Thanks for your reply.  I'm just getting around to trying to fix this thing, what with family and work necessitating my full attention lately.   

I have an ignition-type pilot "light".  The heater is gas-powered, but the ignition system is electric.

I took of the cover, blew out all the dust, cleaned the screen to what I think is (part of) the ventilation system.  It was a screen that was attached to a flange on the inside of the cover.  It was caked on with dust, so I removed that.

Thanks too for mentioning that the ventilation fan may operate independently of the heater itself.  I've noticed this.  

When I took off the cover and had my wife turn on the bath-tub hot water faucet, the fan went on, and the pilot light lit (I could see through the little indicator window).  And hot water came out!

Previous to having taken off the cover, we did the ol' on and off of the hot water faucet on the bath-tub for a half-hour trying to get hot water for my childrens' bath!  I was ready to chuck the heater out the window!

Anyway, so far so good (without cover).

The only thing I've noticed is that the kitchen hot-water faucet (the heater's located in the kitchen) supplies hot-water but only when I turn it on and leave the cold-water faucet off.  If I turn the cold-water faucet on all the way, the hot-water faucet no longer supplies hot water.  The tankless water heater fan remains on (for a moment or sometimes a little longer), but the pilot goes out.  Maybe it's sensing the cold-water flow?

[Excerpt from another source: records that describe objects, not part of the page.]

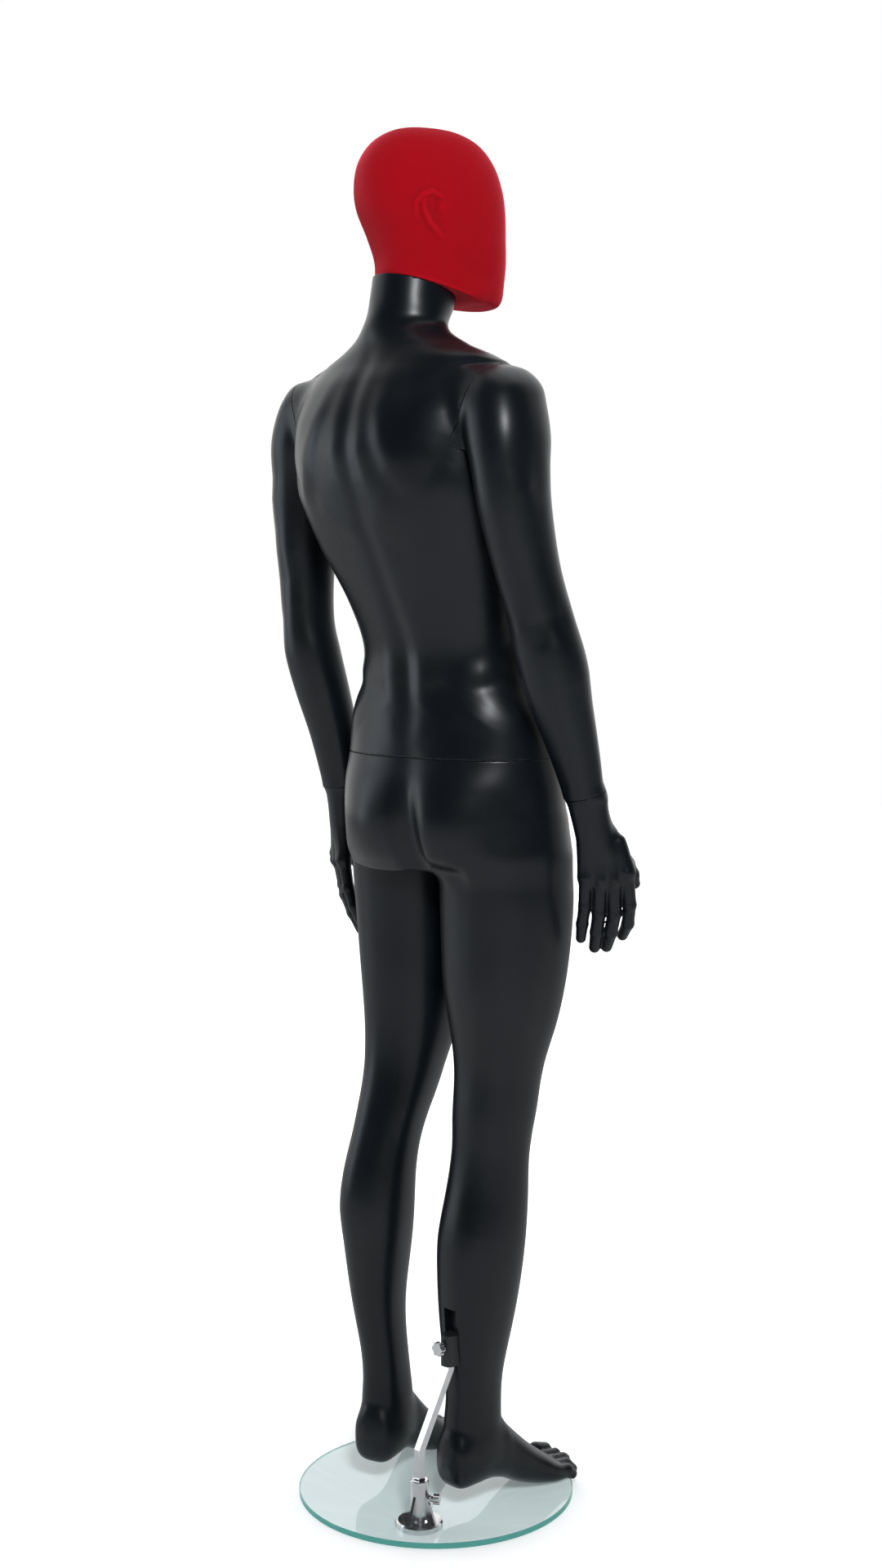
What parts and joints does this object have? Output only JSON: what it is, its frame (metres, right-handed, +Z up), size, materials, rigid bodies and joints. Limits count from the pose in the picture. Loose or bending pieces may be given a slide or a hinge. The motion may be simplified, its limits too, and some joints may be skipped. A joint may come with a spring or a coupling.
{
  "type": "full body mannequin",
  "caption": "Standing full body shop mannequin in hollow black shells with a red flocked egg head, held by a bent chrome calf rod on a round tempered glass base.",
  "frame": {"origin": "centre of the glass base's underside, on the floor", "axes": "+Z up, the figure faces -Y, its right side is -X"},
  "size_m": [0.5167, 0.38, 1.846],
  "materials": {
    "black_satin": "satin paint over glass fibre",
    "red_flock": "velvety flocked coating",
    "chrome": "polished chrome",
    "clear_glass": "polished tempered glass, green at the edge",
    "black_fitting": "moulded, semi matte",
    "zinc_steel": "zinc plated"
  },
  "bodies": {
    "base": {"glass_base": "clear_glass", "base_flange": "chrome", "base_screw": "zinc_steel"},
    "base_knob": {"base_thumb_screw": "chrome"},
    "rod": {"support_rod": "chrome"},
    "figure": {"hip_and_right_leg": "black_satin", "waist_socket": "zinc_steel", "thigh_socket": "zinc_steel", "calf_fitting": "black_fitting"},
    "calf_knob": {"calf_thumb_screw": "chrome"},
    "left_leg": {"left_leg": "black_satin", "thigh_spigot": "zinc_steel"},
    "torso": {"torso": "black_satin", "waist_spigot": "zinc_steel", "neck_plate": "zinc_steel", "right_shoulder_socket": "zinc_steel", "left_shoulder_socket": "zinc_steel"},
    "neck": {"neck_swivel": "zinc_steel"},
    "head": {"head": "red_flock", "head_disc": "zinc_steel"},
    "right_arm": {"right_arm": "black_satin", "right_arm_stud": "zinc_steel", "right_wrist_socket": "zinc_steel"},
    "left_arm": {"left_arm": "black_satin", "left_arm_stud": "zinc_steel", "left_wrist_socket": "zinc_steel"},
    "right_hand": {"right_hand": "black_satin", "right_wrist_peg": "zinc_steel"},
    "left_hand": {"left_hand": "black_satin", "left_wrist_peg": "zinc_steel"}
  },
  "joints": [
    {"name": "base_knob_turn", "type": "hinge", "parent": "base", "child": "base_knob", "pos_m": [-0.08669, 0.10972, 0.047], "axis": [-0.8829, -0.4695, 0], "continuous": true},
    {"name": "rod_slide", "type": "slide", "parent": "base", "child": "rod", "axis": [0, 0, 1], "range_m": [0, 0.03]},
    {"name": "figure_lift", "type": "slide", "parent": "rod", "child": "figure", "axis": [0, 0, 1], "range_m": [0, 0.06]},
    {"name": "calf_knob_turn", "type": "hinge", "parent": "figure", "child": "calf_knob", "pos_m": [-0.07806, 0.07581, 0.242], "axis": [0.1219, 0.9925, 0], "continuous": true},
    {"name": "left_leg_turn", "type": "hinge", "parent": "figure", "child": "left_leg", "pos_m": [0.069, -0.038, 0.876], "axis": [0, 0, 1], "range_deg": [-8, 8]},
    {"name": "torso_lift", "type": "slide", "parent": "figure", "child": "torso", "axis": [0, 0, 1], "range_m": [0, 0.06]},
    {"name": "neck_turn", "type": "hinge", "parent": "torso", "child": "neck", "pos_m": [0, 0.04, 1.64], "axis": [-0.0852, -0.2621, 0.9613], "continuous": true},
    {"name": "head_lift", "type": "slide", "parent": "neck", "child": "head", "axis": [-0.0852, -0.2621, 0.9613], "range_m": [0, 0.03]},
    {"name": "right_arm_off", "type": "slide", "parent": "torso", "child": "right_arm", "axis": [-0.9962, 0.0872, 0], "range_m": [0, 0.03]},
    {"name": "left_arm_off", "type": "slide", "parent": "torso", "child": "left_arm", "axis": [0.9962, -0.0872, 0], "range_m": [0, 0.03]},
    {"name": "right_hand_turn", "type": "hinge", "parent": "right_arm", "child": "right_hand", "pos_m": [-0.224, -0.034, 0.985], "axis": [0.1005, 0.2756, 0.956], "range_deg": [-25, 25]},
    {"name": "left_hand_turn", "type": "hinge", "parent": "left_arm", "child": "left_hand", "pos_m": [0.193, -0.021, 0.975], "axis": [-0.034, 0.225, 0.9738], "range_deg": [-25, 25]}
  ]
}
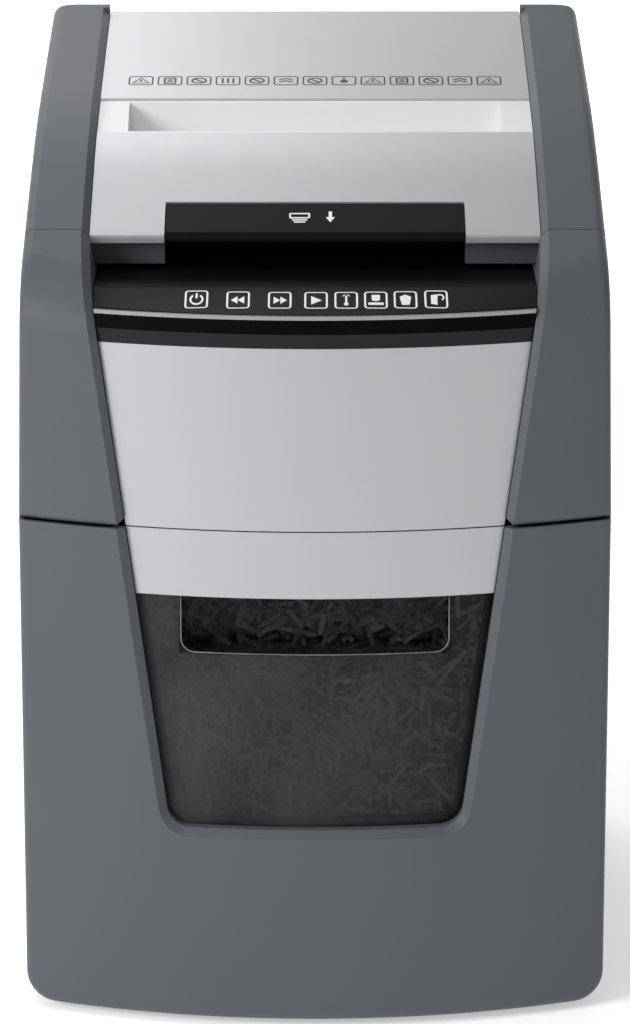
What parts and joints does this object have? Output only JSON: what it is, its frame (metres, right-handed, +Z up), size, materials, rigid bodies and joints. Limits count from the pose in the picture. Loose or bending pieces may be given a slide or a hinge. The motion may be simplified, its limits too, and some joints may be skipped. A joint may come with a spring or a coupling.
{
  "type": "paper_shredder",
  "caption": "Office paper shredder with an auto-feed lid, a manual feed slot, twin cutter shafts, gear drive and a pull-out bin with a smoky window",
  "frame": {"origin": "on the floor, at the middle of the footprint", "axes": "+X to the right, -Y to the front, +Z up"},
  "size_m": [0.345, 0.406, 0.5422],
  "materials": {
    "casing_grey": "satin",
    "black_plastic": "satin",
    "gloss_black": "gloss",
    "silver_panel": "satin",
    "pale_plastic": "satin",
    "smoky_window": "gloss",
    "paper": "matte",
    "steel": "satin",
    "nylon": "satin",
    "bronze": "satin",
    "rubber": "matte",
    "board_green": "satin",
    "motor_paint": "satin"
  },
  "bodies": {
    "cabinet": {"base_tray": "casing_grey", "bin_runners": "black_plastic", "rubber_feet": "rubber", "cabinet_shell": "casing_grey", "head_shell": "casing_grey", "head_base": "black_plastic", "hinge_pins": "steel", "front_panel": "silver_panel", "control_skirt": "casing_grey", "display_band": "gloss_black", "control_trim": "pale_plastic", "control_panel": "black_plastic", "display_board": "board_green", "feed_tray": "black_plastic", "rear_panel": "black_plastic", "switch_bezel": "black_plastic", "cord_gland": "black_plastic", "cutter_frame_left": "steel", "cutter_frame_right": "steel", "tie_bars": "steel", "shaft_bushes": "bronze", "stripper_comb_front": "nylon", "stripper_comb_rear": "nylon", "motor_body": "motor_paint", "control_board": "board_green", "bin_switch": "black_plastic"},
    "bin": {"bin_fascia": "casing_grey", "bin_handle_strip": "silver_panel", "bin_window": "smoky_window", "bin_tub": "black_plastic", "bin_screws": "steel", "paper_shreds": "paper"},
    "lid": {"lid_frame": "casing_grey", "lid_rear_panel": "silver_panel", "lid_front_panel": "silver_panel", "manual_slot_throat": "pale_plastic", "lid_liner": "black_plastic", "grip_pocket": "black_plastic"},
    "lever": {"lid_release_lever": "black_plastic"},
    "presser": {"pressure_plate": "black_plastic"},
    "rocker": {"power_switch": "black_plastic"},
    "cutter_front": {"cutter_shaft_front": "steel", "cutter_discs_front": "steel", "sync_gear_front": "steel", "feed_gear_front": "nylon"},
    "cutter_rear": {"cutter_shaft_rear": "steel", "cutter_discs_rear": "steel", "sync_gear_rear": "steel", "feed_gear_rear": "nylon", "drive_gear": "nylon"},
    "intermediate": {"intermediate_gear": "nylon"},
    "motor_rotor": {"motor_pinion": "steel"},
    "idler_front_wheel": {"idler_front": "nylon"},
    "idler_rear_wheel": {"idler_rear": "nylon"},
    "pickup_front": {"pickup_shaft_front": "steel", "pickup_rollers_front": "rubber", "pickup_gear_front": "nylon"},
    "pickup_rear": {"pickup_shaft_rear": "steel", "pickup_rollers_rear": "rubber", "pickup_gear_rear": "nylon"}
  },
  "joints": [
    {"name": "bin_slide", "type": "slide", "parent": "cabinet", "child": "bin", "axis": [0, -1, 0], "range_m": [0, 0.3]},
    {"name": "lid_hinge", "type": "hinge", "parent": "cabinet", "child": "lid", "pos_m": [0, 0.198, 0.50819], "axis": [-1, 0, 0], "range_deg": [0, 65]},
    {"name": "lever_hinge", "type": "hinge", "parent": "lid", "child": "lever", "pos_m": [0, -0.0885, 0.46677], "axis": [-1, 0, 0], "range_deg": [0, 12], "stiffness_Nm_per_rad": 0.3, "springref_deg": -11.46},
    {"name": "plate_slide", "type": "slide", "parent": "lid", "child": "presser", "axis": [0, 0, 1], "range_m": [0, 0.008], "stiffness_N_per_m": 150, "springref_m": -0.01},
    {"name": "rocker_hinge", "type": "hinge", "parent": "cabinet", "child": "rocker", "pos_m": [-0.08, 0.1975, 0.354], "axis": [1, 0, 0], "range_deg": [0, 20]},
    {"name": "cutter_rear_spin", "type": "hinge", "parent": "cabinet", "child": "cutter_rear", "pos_m": [0, 0.0325, 0.368], "axis": [1, 0, 0], "continuous": true},
    {"name": "cutter_front_spin", "type": "hinge", "parent": "cabinet", "child": "cutter_front", "pos_m": [0, -0.0025, 0.368], "axis": [1, 0, 0], "continuous": true},
    {"name": "intermediate_spin", "type": "hinge", "parent": "cabinet", "child": "intermediate", "pos_m": [0, 0.07682, 0.37581], "axis": [1, 0, 0], "continuous": true},
    {"name": "motor_spin", "type": "hinge", "parent": "cabinet", "child": "motor_rotor", "pos_m": [0, 0.11159, 0.3665], "axis": [1, 0, 0], "continuous": true},
    {"name": "idler_rear_spin", "type": "hinge", "parent": "cabinet", "child": "idler_rear_wheel", "pos_m": [0, 0.05887, 0.38523], "axis": [1, 0, 0], "continuous": true},
    {"name": "pickup_rear_spin", "type": "hinge", "parent": "cabinet", "child": "pickup_rear", "pos_m": [0, 0.044, 0.413], "axis": [1, 0, 0], "continuous": true},
    {"name": "idler_front_spin", "type": "hinge", "parent": "cabinet", "child": "idler_front_wheel", "pos_m": [0, -0.02887, 0.38523], "axis": [1, 0, 0], "continuous": true},
    {"name": "pickup_front_spin", "type": "hinge", "parent": "cabinet", "child": "pickup_front", "pos_m": [0, -0.014, 0.413], "axis": [1, 0, 0], "continuous": true}
  ],
  "couplings": [
    {"joint": "cutter_front_spin", "follows": "cutter_rear_spin", "ratio": -1},
    {"joint": "intermediate_spin", "follows": "cutter_rear_spin", "ratio": -4},
    {"joint": "motor_spin", "follows": "cutter_rear_spin", "ratio": 20},
    {"joint": "idler_rear_spin", "follows": "cutter_rear_spin", "ratio": -1.3333},
    {"joint": "pickup_rear_spin", "follows": "cutter_rear_spin", "ratio": 1},
    {"joint": "idler_front_spin", "follows": "cutter_rear_spin", "ratio": 1.3333},
    {"joint": "pickup_front_spin", "follows": "cutter_rear_spin", "ratio": -1}
  ]
}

Anyways, I thought maybe blowing out all the dust with an air compressor might "clean off" the contacts.  Maybe there's a short or some other obstruction (like the vent "screen" -- if that's indeed what that flange-thing is on the inside cover).

I'm going to see how this goes, and try to find trouble-shooting tips on-line for the Takaji.

I'll check again for loose wires or connections, but so far, I don't see any.

Thanks,


Thomas.


----------